El jueves fue uno de esos días que no vaticinan nada bueno. El cielo tenía un color sospechoso, oscuro, congestionado, iracundo. La habitación seguía igual de oscura después de levantar la persiana y no, no era de noche. La cama cantaba con melodía turronera: "vuelve a la cama vuelveeee, vuelve a soñar". Al mirar por la ventana vi la calle mojada, gris oscura como el cielo. Suaves gotas de lluvia caían con desgana y el viento soplaba con fuerza, sacudiendo los árboles de la avenida. Entonces tuve esa idea estúpida, que creo que todo el mundo tiene alguna vez: No me llevo paraguas, que para cuatro gotas que caen y teniendo en cuenta lo cerca que está la parada del bus del trabajo no me va hacer falta. Acelero un poco el paso y me ahorro ir cargada con semejante trasto incómodo.

Además, tras tantos años viviendo en la Costa Cálida, lo de ver llover se hace anecdótico. La última vez que me llevé un paraguas se me olvidó enganchado en la barandilla de mi asiento del autobús. No hay costumbre. De niña, residente en Teutonia, nunca podía salir con zapatos nuevos de la tienda nada más comprarlos, porque primero había que ir a casa a pulverizarlos con spray impermeabilizante, porque ahí la lluvia era lo normal, y el sol anecdótico.

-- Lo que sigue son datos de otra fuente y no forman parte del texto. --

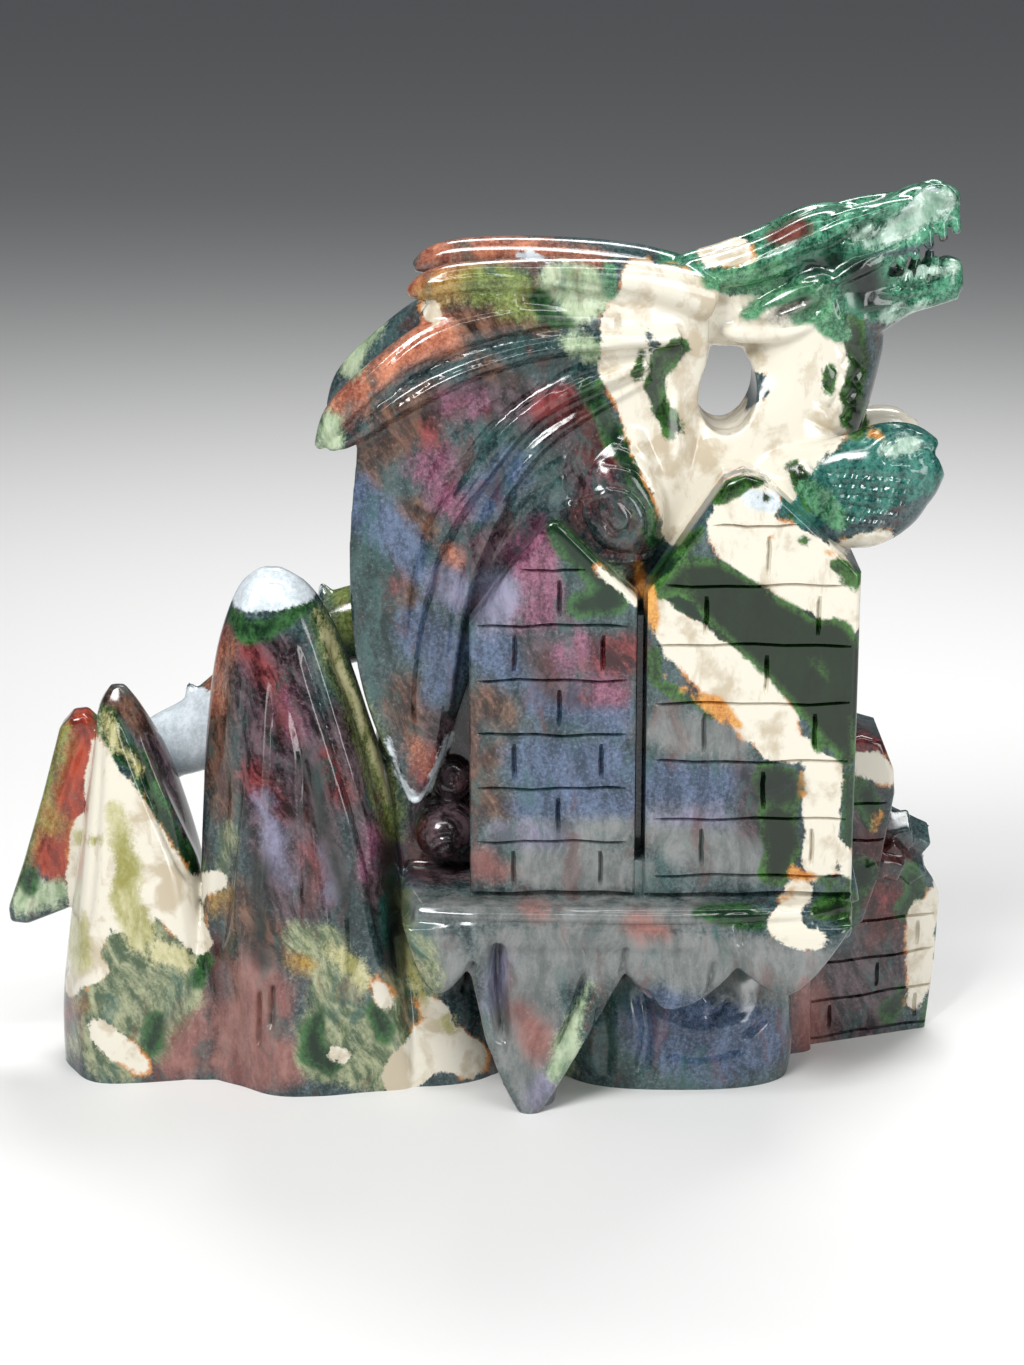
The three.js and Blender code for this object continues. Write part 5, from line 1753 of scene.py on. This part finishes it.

Un fastidio, cuando eres una niña potencialmente feliz por tener zapatos nuevos. Un día de cielo raso y azul intenso me transportaba mentalmente a España, a las vacaciones en la playa y a agostos de calor infernal, húmedo y pegajoso, pero azul cobalto. Así que, llevada por la falta de costumbre en lo que a temas lluviosos se refiere, a los recuerdos de la infancia ignorados olímpicamente y a un optimismo terco, decidí prescindir del genial invento llamado paraguas, o Regenschirm de la infancia. Los paraguas, dicho sea de paso, son como los mecheros: Si te los prestan y no los reclaman, en un plazo de 24 horas pasan a tu propiedad. Usucapión de objetos cotidianos.

No hace falta ser Aaron Spelling para imaginarse el final de la historia. El cielo acabó por cabrearse y mucho. Se puso negro como el futuro de España y comenzó a llorar desconsoladamente. ¡Qué sofión! como el llanto inconsolable de un niño, que amaina cuando se cansa y se reaviva cuando recupera las fuerzas. El cielo sobre Valencia lloró - el de Valencia plora - y bañó sus tristes calles. No fue pena, fue un disgusto mayúsculo que duró todo el día, toda la tarde y más allá. Duró mucho más que mi jornada laboral e hizo que mi parada del autobús se alejara. De hecho, para cuando me atreví a salir de la oficina, la parada del bus estaba lejísima. Las calles eran ríos, los socavones eran lagos. El tráfico y los semáforos se confabularon en mi contra. El cielo se explayaba con su rabieta y el viento le jaleaba. El mercurio se acojonó, se encogió y yo valía por lo que soy, no por dos, como las mujeres precavidas. Sí, me mojé.